## WORK TO BE COMPLETED:
Return the first line, the line containing "bpy.data.objects.remove(obj)", and every line between them, exactly as they stand.

[start]

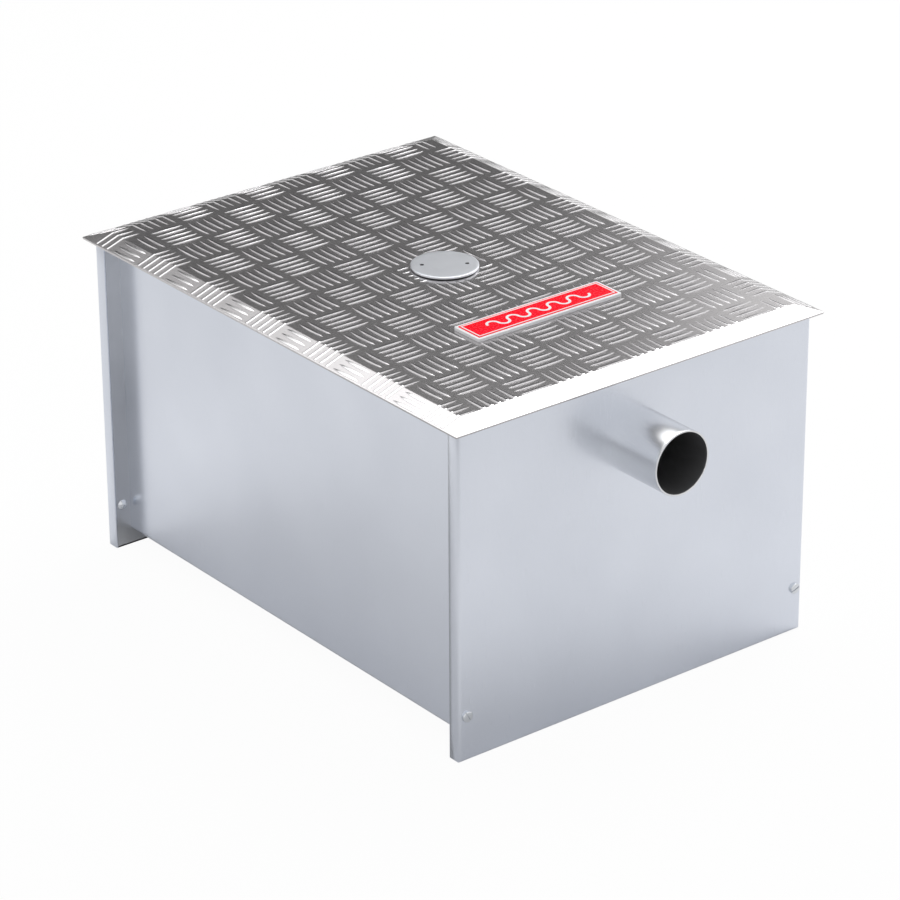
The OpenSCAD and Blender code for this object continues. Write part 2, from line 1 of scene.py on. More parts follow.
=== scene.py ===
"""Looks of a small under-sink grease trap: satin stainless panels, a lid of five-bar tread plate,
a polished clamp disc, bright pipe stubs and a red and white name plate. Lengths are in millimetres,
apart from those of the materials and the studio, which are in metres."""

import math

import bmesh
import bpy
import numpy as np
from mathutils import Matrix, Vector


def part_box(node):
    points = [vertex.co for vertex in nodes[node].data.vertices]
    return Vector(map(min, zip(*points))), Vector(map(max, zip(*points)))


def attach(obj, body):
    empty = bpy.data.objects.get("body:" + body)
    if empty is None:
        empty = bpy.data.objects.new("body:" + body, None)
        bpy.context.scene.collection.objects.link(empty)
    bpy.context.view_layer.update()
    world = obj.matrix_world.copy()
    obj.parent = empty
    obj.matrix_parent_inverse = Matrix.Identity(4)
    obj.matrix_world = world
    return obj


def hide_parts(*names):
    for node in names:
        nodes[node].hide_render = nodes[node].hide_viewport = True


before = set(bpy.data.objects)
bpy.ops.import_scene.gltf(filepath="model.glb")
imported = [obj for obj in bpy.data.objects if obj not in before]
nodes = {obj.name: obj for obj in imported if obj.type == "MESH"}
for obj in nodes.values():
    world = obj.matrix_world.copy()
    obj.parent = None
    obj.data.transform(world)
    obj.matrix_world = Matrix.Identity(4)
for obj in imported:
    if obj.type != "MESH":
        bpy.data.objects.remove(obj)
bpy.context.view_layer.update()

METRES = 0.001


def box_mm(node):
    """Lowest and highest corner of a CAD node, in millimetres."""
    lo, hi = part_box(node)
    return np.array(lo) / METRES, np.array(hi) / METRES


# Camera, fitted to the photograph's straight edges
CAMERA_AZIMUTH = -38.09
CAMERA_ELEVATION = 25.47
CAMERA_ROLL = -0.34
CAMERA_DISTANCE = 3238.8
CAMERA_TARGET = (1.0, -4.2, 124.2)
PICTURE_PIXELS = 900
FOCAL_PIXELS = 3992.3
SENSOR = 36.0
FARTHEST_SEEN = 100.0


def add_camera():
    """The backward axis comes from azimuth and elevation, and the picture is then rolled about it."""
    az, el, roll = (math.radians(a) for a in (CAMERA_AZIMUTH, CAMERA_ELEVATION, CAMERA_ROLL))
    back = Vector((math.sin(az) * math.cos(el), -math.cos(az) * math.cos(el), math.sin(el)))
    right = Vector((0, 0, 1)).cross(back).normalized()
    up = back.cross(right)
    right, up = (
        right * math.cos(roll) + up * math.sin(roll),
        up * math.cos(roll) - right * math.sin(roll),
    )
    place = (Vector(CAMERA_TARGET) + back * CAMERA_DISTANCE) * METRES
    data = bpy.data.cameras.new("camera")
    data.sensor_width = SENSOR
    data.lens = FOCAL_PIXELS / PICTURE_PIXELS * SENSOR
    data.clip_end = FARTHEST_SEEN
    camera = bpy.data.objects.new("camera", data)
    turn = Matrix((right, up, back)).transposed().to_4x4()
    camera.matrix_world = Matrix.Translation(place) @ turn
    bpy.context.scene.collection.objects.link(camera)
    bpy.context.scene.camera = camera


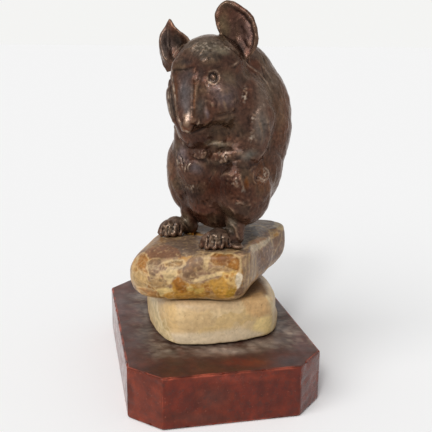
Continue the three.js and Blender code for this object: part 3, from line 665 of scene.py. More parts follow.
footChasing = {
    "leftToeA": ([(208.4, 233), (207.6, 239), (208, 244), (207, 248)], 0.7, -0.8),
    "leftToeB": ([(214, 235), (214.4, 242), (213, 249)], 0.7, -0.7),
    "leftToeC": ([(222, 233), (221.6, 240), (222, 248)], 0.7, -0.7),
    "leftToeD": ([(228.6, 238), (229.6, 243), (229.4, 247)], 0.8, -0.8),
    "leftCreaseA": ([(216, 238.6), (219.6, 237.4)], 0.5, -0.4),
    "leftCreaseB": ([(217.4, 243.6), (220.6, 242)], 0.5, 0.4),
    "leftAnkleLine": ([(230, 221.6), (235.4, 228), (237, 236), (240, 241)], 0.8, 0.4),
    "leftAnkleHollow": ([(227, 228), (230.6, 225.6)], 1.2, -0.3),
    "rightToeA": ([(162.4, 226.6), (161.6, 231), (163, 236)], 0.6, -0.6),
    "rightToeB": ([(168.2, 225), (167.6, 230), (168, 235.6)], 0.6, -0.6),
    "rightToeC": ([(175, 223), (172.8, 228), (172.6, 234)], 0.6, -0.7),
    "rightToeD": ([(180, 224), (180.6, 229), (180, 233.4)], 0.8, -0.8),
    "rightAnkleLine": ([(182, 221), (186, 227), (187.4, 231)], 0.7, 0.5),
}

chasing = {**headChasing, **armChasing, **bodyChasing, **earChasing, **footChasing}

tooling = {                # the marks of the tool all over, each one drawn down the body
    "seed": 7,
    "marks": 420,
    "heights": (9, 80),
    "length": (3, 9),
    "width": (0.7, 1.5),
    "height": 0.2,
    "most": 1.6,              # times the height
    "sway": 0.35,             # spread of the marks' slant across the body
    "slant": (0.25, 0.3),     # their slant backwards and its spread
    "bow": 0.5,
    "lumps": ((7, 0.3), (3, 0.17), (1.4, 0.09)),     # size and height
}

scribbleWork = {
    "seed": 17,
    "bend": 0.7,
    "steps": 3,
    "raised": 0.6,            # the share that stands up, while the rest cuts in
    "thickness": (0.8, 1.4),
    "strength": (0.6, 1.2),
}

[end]

## ANSWER IN FULL:
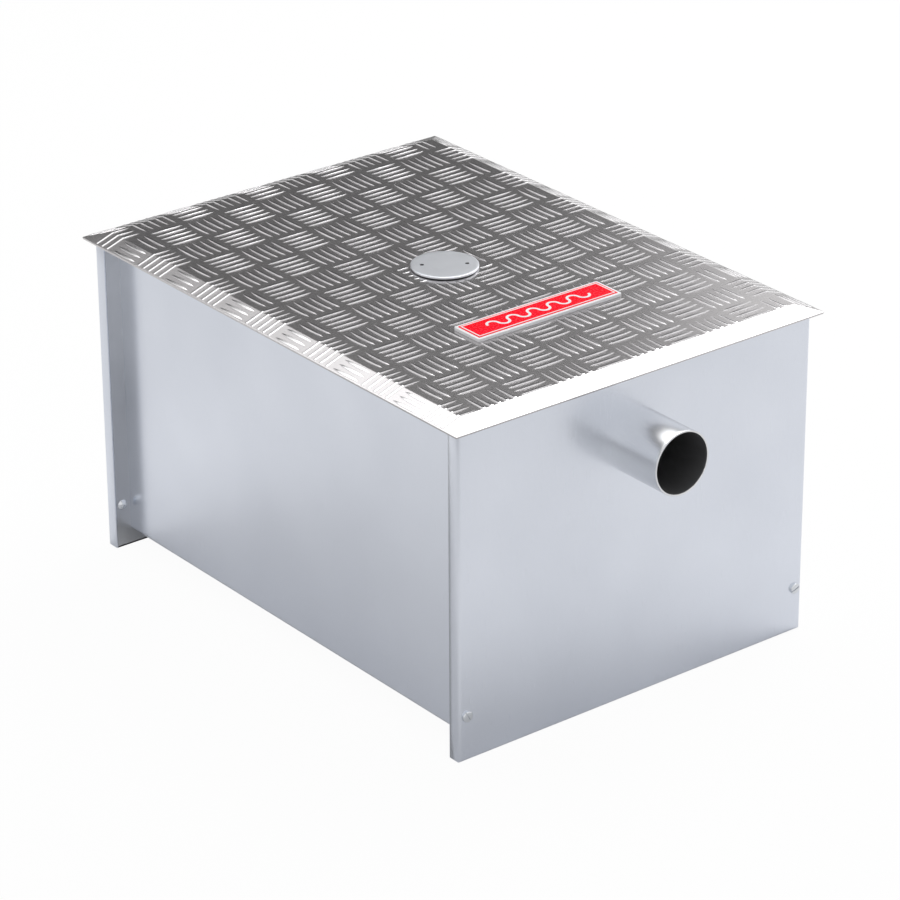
The OpenSCAD and Blender code for this object continues. Write part 2, from line 1 of scene.py on. More parts follow.
=== scene.py ===
"""Looks of a small under-sink grease trap: satin stainless panels, a lid of five-bar tread plate,
a polished clamp disc, bright pipe stubs and a red and white name plate. Lengths are in millimetres,
apart from those of the materials and the studio, which are in metres."""

import math

import bmesh
import bpy
import numpy as np
from mathutils import Matrix, Vector


def part_box(node):
    points = [vertex.co for vertex in nodes[node].data.vertices]
    return Vector(map(min, zip(*points))), Vector(map(max, zip(*points)))


def attach(obj, body):
    empty = bpy.data.objects.get("body:" + body)
    if empty is None:
        empty = bpy.data.objects.new("body:" + body, None)
        bpy.context.scene.collection.objects.link(empty)
    bpy.context.view_layer.update()
    world = obj.matrix_world.copy()
    obj.parent = empty
    obj.matrix_parent_inverse = Matrix.Identity(4)
    obj.matrix_world = world
    return obj


def hide_parts(*names):
    for node in names:
        nodes[node].hide_render = nodes[node].hide_viewport = True


before = set(bpy.data.objects)
bpy.ops.import_scene.gltf(filepath="model.glb")
imported = [obj for obj in bpy.data.objects if obj not in before]
nodes = {obj.name: obj for obj in imported if obj.type == "MESH"}
for obj in nodes.values():
    world = obj.matrix_world.copy()
    obj.parent = None
    obj.data.transform(world)
    obj.matrix_world = Matrix.Identity(4)
for obj in imported:
    if obj.type != "MESH":
        bpy.data.objects.remove(obj)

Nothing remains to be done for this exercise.